Het is ongeveer één uur voor zonsopgang. De oostelijke hemel licht reeds op. Terwijl ik rustig voortstap, ontwaakt de natuur rondom mij. Twee reeën kruisen mijn weg, nog geen vijfentwintig meter verderop. Wij blijven alle drie staan, kijken elkaar korte tijd aan, en vervolgen daarna onze wegen. Hebben reeën ook een eigen dharma, vraag ik mij af, terwijl ik ze nakijk. Ja, denk ik, en niet alleen reeën … alles heeft een eigen weg te gaan, door tijd en ruimte, van begin tot eind.
Maar waar is het begin? En waar is het eind? Of is er geen begin en geen einde, en gaat de weg buiten alle tijd en ruimte om van overal naar nergens? Is het dan nog wel een weg?
“Zwooeeei zwooei zwooei” hoor ik achter mij en ik kijk om, naar boven… en zie twee zwanen -bijna tegen elkaar aan- in synchrone vleugelslag over mij heen vliegen, zonder een zichtbaar spoor achter te laten in de steeds blauwer wordende lucht.

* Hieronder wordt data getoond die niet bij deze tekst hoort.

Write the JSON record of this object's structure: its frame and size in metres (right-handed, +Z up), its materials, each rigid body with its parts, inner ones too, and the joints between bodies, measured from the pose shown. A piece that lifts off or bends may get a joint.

Ja, volgens mij is er een weg, voor alles. Een eenrichtingsweg: vooruit! Een weg waarop – op den duur – geen spoor achterblijft van wie of wat er overheen is gegaan, zoals de zwanen geen spoor achterlaten in de lucht. Mijn leven is een deel van die weg, dat hier dat van de reeën en de zwanen kruist. Alle wegen samen vormen één onscheidbaar geheel waardoor alles altijd samen optrekt. “Als je dat samen optrekken niet ervaart, ben je de weg kwijt,” zeg ik tegen mezelf. Ik glimlach tegen een haas die recht op mij af komt rennen, schrikt, een haakse bocht neemt en op dubbele snelheid zijn hazenpad vervolgt. “Kun je dat eigenlijk wel zo zeggen… dat ‘ben je de weg kwijt’?”, vraag ik een overdrijvende wolk. “Of is het beter te zeggen: ‘als je dat samen optrekken niet ervaart, is de weg jou kwijt’?”

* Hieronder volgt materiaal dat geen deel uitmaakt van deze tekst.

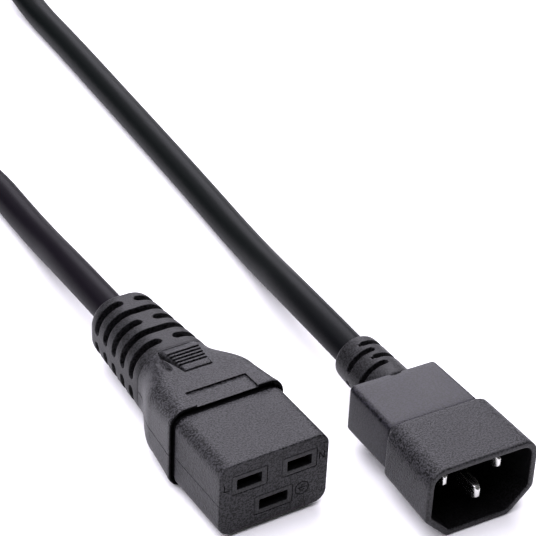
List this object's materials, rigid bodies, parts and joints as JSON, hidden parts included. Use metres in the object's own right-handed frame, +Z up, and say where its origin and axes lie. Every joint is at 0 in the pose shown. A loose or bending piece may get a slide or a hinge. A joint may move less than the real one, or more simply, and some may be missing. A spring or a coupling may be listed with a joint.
{
  "type": "c19 power connector",
  "caption": "Moulded C19 mains connector with its cable and the C14 plug at the far end; the spare cable is coiled and tied.",
  "frame": {"origin": "middle of the C19 connector's footprint, on the surface it lies on", "axes": "+Z up, the C19 connector's mating face looks along -Y and its cable leaves along +Y"},
  "size_m": [0.1022, 0.4063, 0.0218],
  "materials": {
    "moulded_pvc": "fine spark-eroded grain, matt dark grey",
    "inner_moulding": "smooth matt dark grey",
    "cable_jacket": "smooth satin black PVC",
    "pin_nickel": "bright nickel plate",
    "contact_brass": "bare sheet",
    "copper": "stranded copper",
    "insulation_line": "brown",
    "insulation_neutral": "light blue",
    "insulation_earth": "green and yellow",
    "tie_fabric": "black hook-and-loop"
  },
  "bodies": {
    "root": {"c19_overmould": "moulded_pvc", "c19_contact_carrier": "inner_moulding", "c19_contact_line": "contact_brass", "c19_contact_neutral": "contact_brass", "c19_contact_earth": "contact_brass", "c19_insulation_line": "insulation_line", "c19_insulation_neutral": "insulation_neutral", "c19_insulation_earth": "insulation_earth", "c19_conductor_line": "copper", "c19_conductor_neutral": "copper", "c19_conductor_earth": "copper", "c14_overmould": "moulded_pvc", "c14_pin_carrier": "inner_moulding", "c14_pin_line": "pin_nickel", "c14_pin_neutral": "pin_nickel", "c14_pin_earth": "pin_nickel", "c14_insulation_line": "insulation_line", "c14_insulation_neutral": "insulation_neutral", "c14_insulation_earth": "insulation_earth", "c14_conductor_line": "copper", "c14_conductor_neutral": "copper", "c14_conductor_earth": "copper", "cable_from_c19": "cable_jacket", "cable_to_c14": "cable_jacket", "cable_coil": "cable_jacket", "coil_tie": "tie_fabric"}
  },
  "joints": []
}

Zwijgend trekt de wolk uiterst langzaam verder. De zon komt op. Haar warme stralen lossen de hier en daar opstijgende nevelslierten op.
Uit de verte nadert een menselijke figuur, met twee heen en weer bewegende schaduwen en één traag daarachter sjokkend silhouette . Het blijkt een man met honden, twee jonge en één oude. Wij groeten elkaar.

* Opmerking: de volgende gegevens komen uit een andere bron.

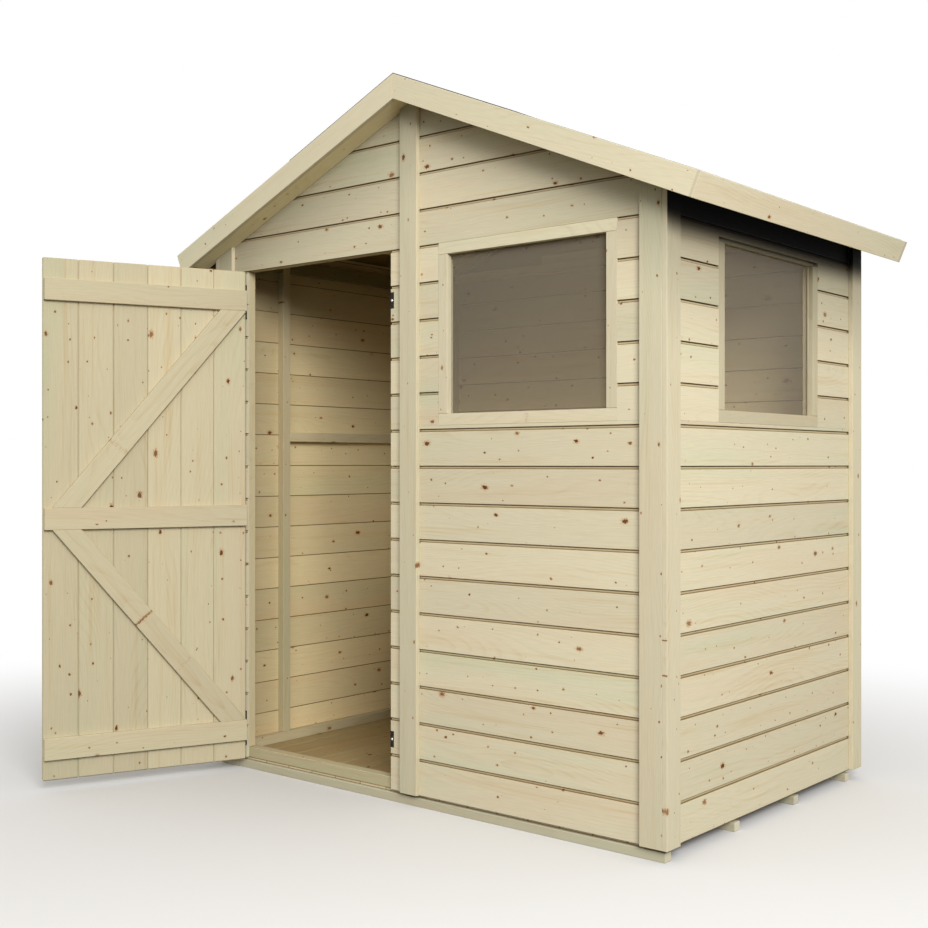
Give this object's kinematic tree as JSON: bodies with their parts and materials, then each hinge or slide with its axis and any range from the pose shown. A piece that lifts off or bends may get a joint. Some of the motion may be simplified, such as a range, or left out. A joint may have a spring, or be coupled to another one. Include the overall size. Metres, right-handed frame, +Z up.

“Het oude beestje doet haar best,” wijst de man, “Ze is vijftien.”
Ik knik begrijpend. “Het lijf slijt,” opper ik, ”maar de spirit is er nog!”.
Weer alleen laat ik mij op een bankje neer. Ook mijn lijf slijt. Vroeg of laat zal het zijn afgedaan, endan zullen alle atomen waaruit het is opgebouwd elkaar weer loslaten om nieuwe structuren te kunnen vormen: onkruid, grasstengels, bladeren, emelten, kevertjes, en weet ik wat al niet meer. Wat van mij gaat er dan verder op de weg… waar naartoe, waarlangs en hoe? Zal het vliegen als een zwaan? Rennen als een haas? Huppelen als een jong ree? Of zal het zwijgend voortdrijven als een wolk, langzaam oplossend in een aan kracht winnende lentezon? Hoe bijzonder is het om als mens geboren te worden, realiseer ik mij. Bijzonder omdat ik hierover kan nadenken en tot op zekere hoogte een richting kan kiezen, behalve terug.
Ik sta weer op. Wanneer wordt een weg een pelgrimsweg, vraag ik mij af. Is dat misschien op het moment dat je je ervan bewust wordt dat je van overal naar nergens onderweg bent, en dat je daar halteplaatsen in zoekt? Halteplaatsen… plekken die je vragen even te stoppen met je doelloos geren en gevlieg over de wereld en door het leven, om echt adem te halen… ADEM… GEEST. Zodat je verder kunt. Altijd weer verder, want de weg gaat voort.